The idea that it treats the whole thing indiscriminately as a single screen is a little disappointing, but I'll know better when I've tried! I'm considering switching to X.org (currently XFree86 still) before I start configuring, but then again I've done it with my current setup so getting dual head sorted first might make sense (particularly as Debian testing hasn't got X.org in yet (oops, ignore that, somebody snuck it in while I wasn't paying attention!).
I just need some play time :)
On Mon, Nov 07, 2005 at 12:14:34AM +0000, Paul Tansom wrote:
The idea that it treats the whole thing indiscriminately as a single screen is a little disappointing, but I'll know better when I've tried!
Well, I'm not entirely sure to be honest how twinview (now) deals with 2 screens. I'm going on what I was doing with it 3 years ago, and at the time we wanted it to be dealt with as 1 giant (and very wide) screen at the time because we were doing movie related work that needed things to be widescreen.
Adam
On Sun, 2005-11-06 at 17:12 +0000, Wayne Stallwood wrote:
I am just about to order a second 17" TFT to match my existing one, I noticed where I was doing some DVD Authoring last week that I need more screen estate.
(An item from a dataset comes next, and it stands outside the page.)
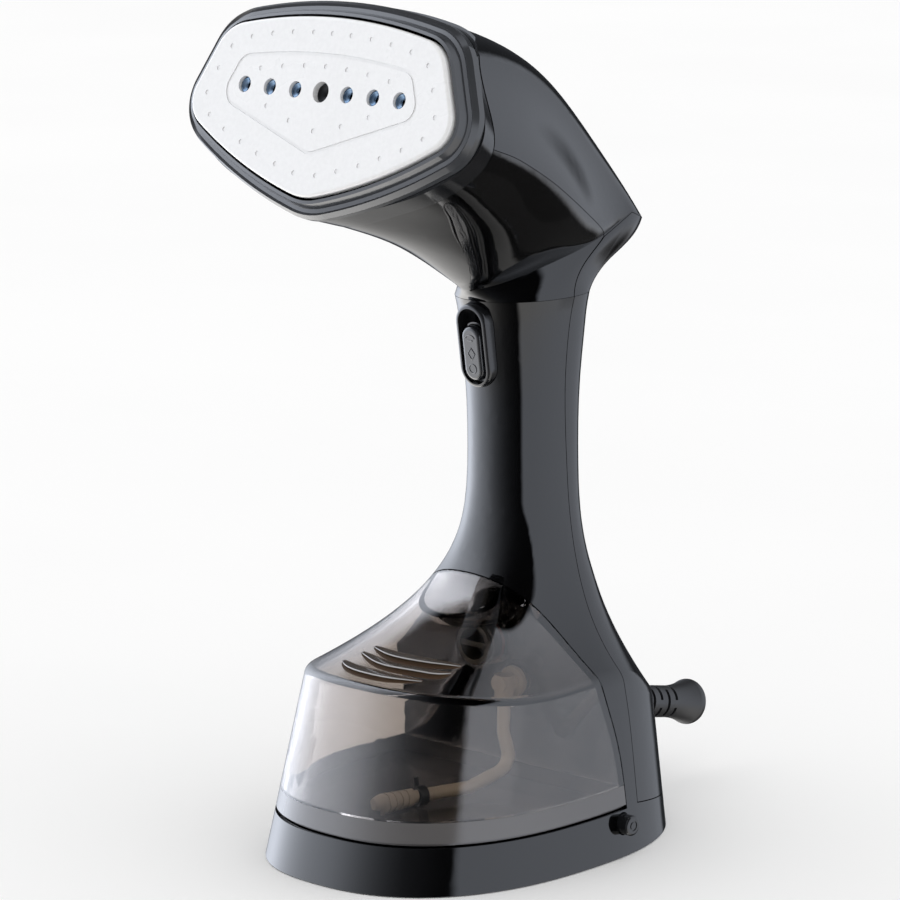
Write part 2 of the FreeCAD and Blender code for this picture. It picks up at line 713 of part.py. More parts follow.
# ---- pump and water path -----------------------------------------------------------
TANK_PORT = Vector(10, 15.6, 51)
ALONG_X = Vector(1, 0, 0)
ALONG_Y = Vector(0, 1, 0)
ALONG_Z = Vector(0, 0, 1)


def pump_body():
    c = PUMP_AXIS
    barrel = cylinder(6.0, 43, Vector(-21.5, c.y, c.z), ALONG_X)
    outlet = cylinder(3.2, 7, Vector(21, c.y, c.z), ALONG_X)
    spigot = cylinder(2.2, 15, Vector(25.5, c.y, c.z), ALONG_Z)
    inlet = cylinder(2.2, 6.5, Vector(-27.5, c.y, c.z), ALONG_X)
    return barrel.fuse([outlet, spigot, inlet])


def pump_coil():
    c = PUMP_AXIS
    core = box((-14, c.y - 11.5, c.z - 11.5), (14, c.y + 11.5, c.z + 11.5))
    core = core.makeFillet(2.0, [e for e in core.Edges if e.BoundBox.XLength > 27])
    tabs = [box((x - 2, c.y - 9, c.z + 11.4), (x + 2, c.y - 8.2, c.z + 16)) for x in (-7, 7)]
    core = core.fuse(tabs)
    return core.cut(cylinder(6.05, 50, Vector(-25, c.y, c.z), ALONG_X))


def pump_mounts():
    c = PUMP_AXIS
    return Part.Compound([ring(9.2, 6.05, 5, Vector(x - 2.5, c.y, c.z), ALONG_X)
                          for x in (-MOUNT_X, MOUNT_X)])


def inlet_hose():
    """Feed hose from the tank socket to the pump inlet."""
    start = TANK_PORT + Vector(0, 17, 0)
    points = [start, start + Vector(0, 9.5, 0), Vector(-31.5, 40, 43), Vector(-31.5, 42, 29),
              Vector(-24.5, 42, 29)]
    return tube_along(points, 3.2, 3.8, 2.25)


def tank_socket():
    """Spigot seat moulded behind the front wall that takes the tank's outlet."""
    start = TANK_PORT + Vector(0, -1.0, 0)
    outer = ring(7.0, 3.9, 9, start, ALONG_Y)
    flange = ring(7.0, 3.9, 1, start, ALONG_Y)
    rear = ring(7.0, 2.0, 3, start + Vector(0, 9, 0), ALONG_Y)
    barb = ring(2.2, 1.2, 9, start + Vector(0, 12, 0), ALONG_Y)
    socket = outer.fuse([flange, rear, barb])
    socket = socket.cut(ring(5.85, 3, 2, TANK_PORT + Vector(0, 3.9, 0), ALONG_Y))
    return largest_solid(socket.cut(tank_region(0)))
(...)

I would like to stay with Nvidia cards if at all possible, partly because I need good hardware 3D on at least one screen and partly because I know where I can grab a really good dualhead Nvidia card really cheap.
Replying to the list this time.... D'OH !
I can't help much as I use ATI cards, but dual headed supports comes in various forms.
With ATI drivers I choose to have "one big frame buffer" that covers both monitors and runs with one window manager. Hardware acceleration (I use openGL) works on both monitors (as there is only one frame buffer).
Alternatives provide a frame buffer for each monitor, which can be used independently (2x window managers) or together with xinerama, but I would guess anything in the driver is going to be more efficient than xinerama at putting them together. BUT xinerama may be able to put more than just two together.
I'll be trying to put 2x ATI X800s in a box soon (quad headed!)